> **PROBLEM TO WORK ON**: Can you write out all of the material below, word for word?

====== SUPPLIED INFORMATION ======

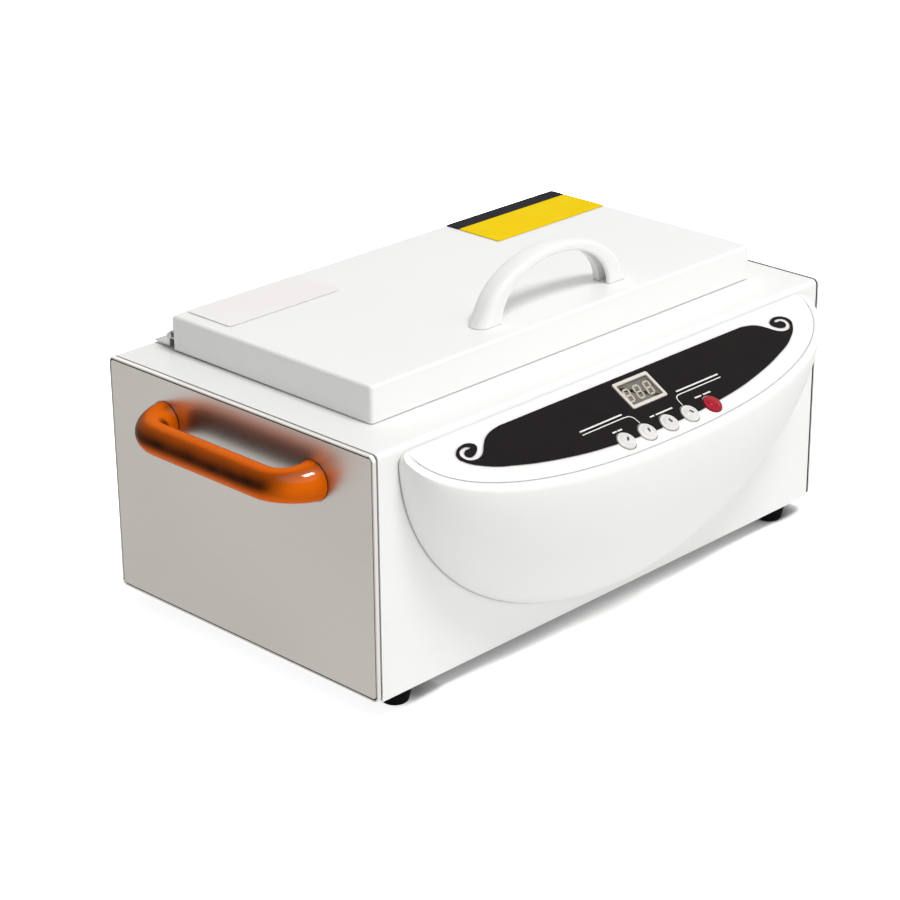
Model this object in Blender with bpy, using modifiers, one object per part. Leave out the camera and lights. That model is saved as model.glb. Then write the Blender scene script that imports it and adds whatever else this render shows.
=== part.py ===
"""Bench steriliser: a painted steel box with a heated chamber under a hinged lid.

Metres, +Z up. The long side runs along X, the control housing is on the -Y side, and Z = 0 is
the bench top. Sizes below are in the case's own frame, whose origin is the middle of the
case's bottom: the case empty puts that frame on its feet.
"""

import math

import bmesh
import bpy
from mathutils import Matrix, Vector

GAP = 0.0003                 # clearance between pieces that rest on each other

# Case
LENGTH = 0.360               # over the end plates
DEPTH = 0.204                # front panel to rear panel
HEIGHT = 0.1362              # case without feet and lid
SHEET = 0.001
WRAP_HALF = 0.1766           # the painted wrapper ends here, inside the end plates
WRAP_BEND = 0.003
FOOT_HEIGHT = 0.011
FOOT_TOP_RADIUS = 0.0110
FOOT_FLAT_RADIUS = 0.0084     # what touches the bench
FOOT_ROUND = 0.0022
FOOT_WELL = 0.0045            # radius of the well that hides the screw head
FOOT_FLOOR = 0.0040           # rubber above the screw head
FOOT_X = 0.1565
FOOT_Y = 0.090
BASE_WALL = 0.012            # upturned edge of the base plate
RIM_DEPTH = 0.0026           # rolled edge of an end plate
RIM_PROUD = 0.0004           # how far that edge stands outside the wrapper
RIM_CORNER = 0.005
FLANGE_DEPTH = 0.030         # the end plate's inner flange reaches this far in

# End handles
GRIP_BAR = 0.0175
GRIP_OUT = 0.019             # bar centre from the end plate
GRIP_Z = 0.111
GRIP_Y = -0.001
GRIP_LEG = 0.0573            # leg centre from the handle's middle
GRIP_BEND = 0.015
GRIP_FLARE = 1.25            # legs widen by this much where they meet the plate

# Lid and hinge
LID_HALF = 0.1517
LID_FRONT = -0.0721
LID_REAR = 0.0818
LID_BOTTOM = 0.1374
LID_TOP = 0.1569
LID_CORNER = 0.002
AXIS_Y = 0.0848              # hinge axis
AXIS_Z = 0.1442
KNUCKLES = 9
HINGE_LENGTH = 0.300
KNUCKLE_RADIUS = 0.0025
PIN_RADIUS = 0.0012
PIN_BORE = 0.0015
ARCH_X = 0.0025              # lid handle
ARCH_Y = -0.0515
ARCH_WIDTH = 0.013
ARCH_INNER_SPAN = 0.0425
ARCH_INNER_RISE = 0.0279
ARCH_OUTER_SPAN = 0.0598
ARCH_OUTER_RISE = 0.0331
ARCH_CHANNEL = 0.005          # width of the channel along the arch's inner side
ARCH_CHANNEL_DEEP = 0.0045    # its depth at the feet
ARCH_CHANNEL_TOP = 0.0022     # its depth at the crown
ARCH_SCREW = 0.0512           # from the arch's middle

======

> **RESULT FOR THIS EXERCISE**:
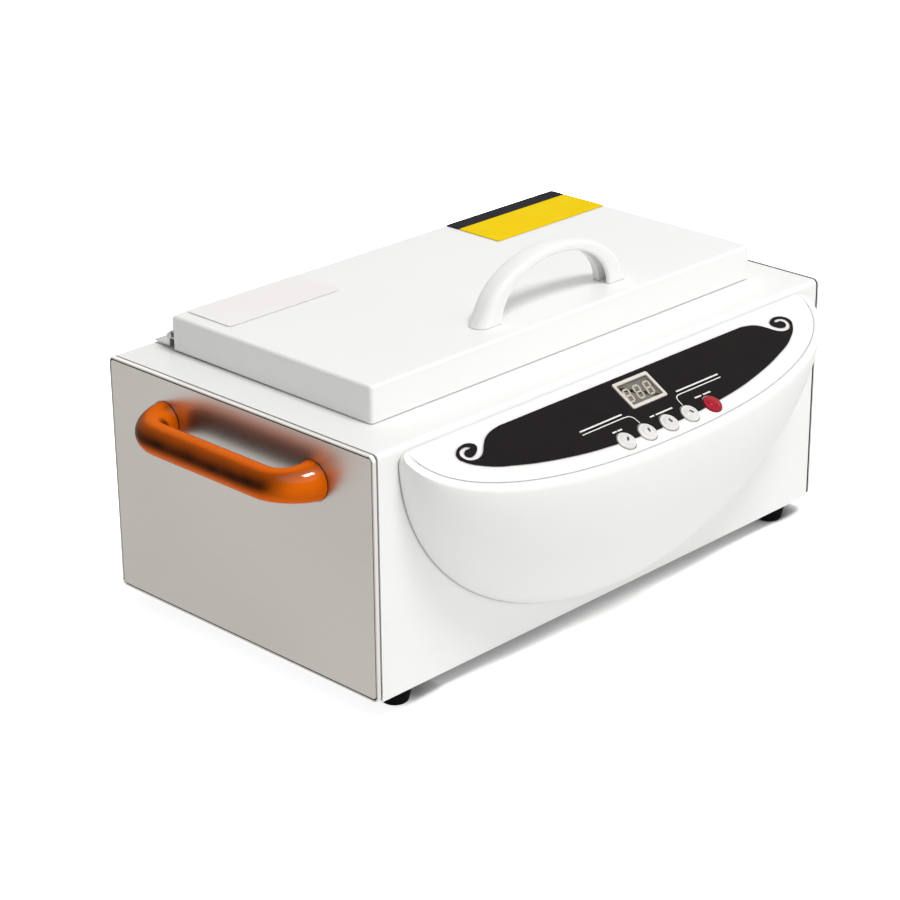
Model this object in Blender with bpy, using modifiers, one object per part. Leave out the camera and lights. That model is saved as model.glb. Then write the Blender scene script that imports it and adds whatever else this render shows.
=== part.py ===
"""Bench steriliser: a painted steel box with a heated chamber under a hinged lid.

Metres, +Z up. The long side runs along X, the control housing is on the -Y side, and Z = 0 is
the bench top. Sizes below are in the case's own frame, whose origin is the middle of the
case's bottom: the case empty puts that frame on its feet.
"""

import math

import bmesh
import bpy
from mathutils import Matrix, Vector

GAP = 0.0003                 # clearance between pieces that rest on each other

# Case
LENGTH = 0.360               # over the end plates
DEPTH = 0.204                # front panel to rear panel
HEIGHT = 0.1362              # case without feet and lid
SHEET = 0.001
WRAP_HALF = 0.1766           # the painted wrapper ends here, inside the end plates
WRAP_BEND = 0.003
FOOT_HEIGHT = 0.011
FOOT_TOP_RADIUS = 0.0110
FOOT_FLAT_RADIUS = 0.0084     # what touches the bench
FOOT_ROUND = 0.0022
FOOT_WELL = 0.0045            # radius of the well that hides the screw head
FOOT_FLOOR = 0.0040           # rubber above the screw head
FOOT_X = 0.1565
FOOT_Y = 0.090
BASE_WALL = 0.012            # upturned edge of the base plate
RIM_DEPTH = 0.0026           # rolled edge of an end plate
RIM_PROUD = 0.0004           # how far that edge stands outside the wrapper
RIM_CORNER = 0.005
FLANGE_DEPTH = 0.030         # the end plate's inner flange reaches this far in

# End handles
GRIP_BAR = 0.0175
GRIP_OUT = 0.019             # bar centre from the end plate
GRIP_Z = 0.111
GRIP_Y = -0.001
GRIP_LEG = 0.0573            # leg centre from the handle's middle
GRIP_BEND = 0.015
GRIP_FLARE = 1.25            # legs widen by this much where they meet the plate

# Lid and hinge
LID_HALF = 0.1517
LID_FRONT = -0.0721
LID_REAR = 0.0818
LID_BOTTOM = 0.1374
LID_TOP = 0.1569
LID_CORNER = 0.002
AXIS_Y = 0.0848              # hinge axis
AXIS_Z = 0.1442
KNUCKLES = 9
HINGE_LENGTH = 0.300
KNUCKLE_RADIUS = 0.0025
PIN_RADIUS = 0.0012
PIN_BORE = 0.0015
ARCH_X = 0.0025              # lid handle
ARCH_Y = -0.0515
ARCH_WIDTH = 0.013
ARCH_INNER_SPAN = 0.0425
ARCH_INNER_RISE = 0.0279
ARCH_OUTER_SPAN = 0.0598
ARCH_OUTER_RISE = 0.0331
ARCH_CHANNEL = 0.005          # width of the channel along the arch's inner side
ARCH_CHANNEL_DEEP = 0.0045    # its depth at the feet
ARCH_CHANNEL_TOP = 0.0022     # its depth at the crown
ARCH_SCREW = 0.0512           # from the arch's middle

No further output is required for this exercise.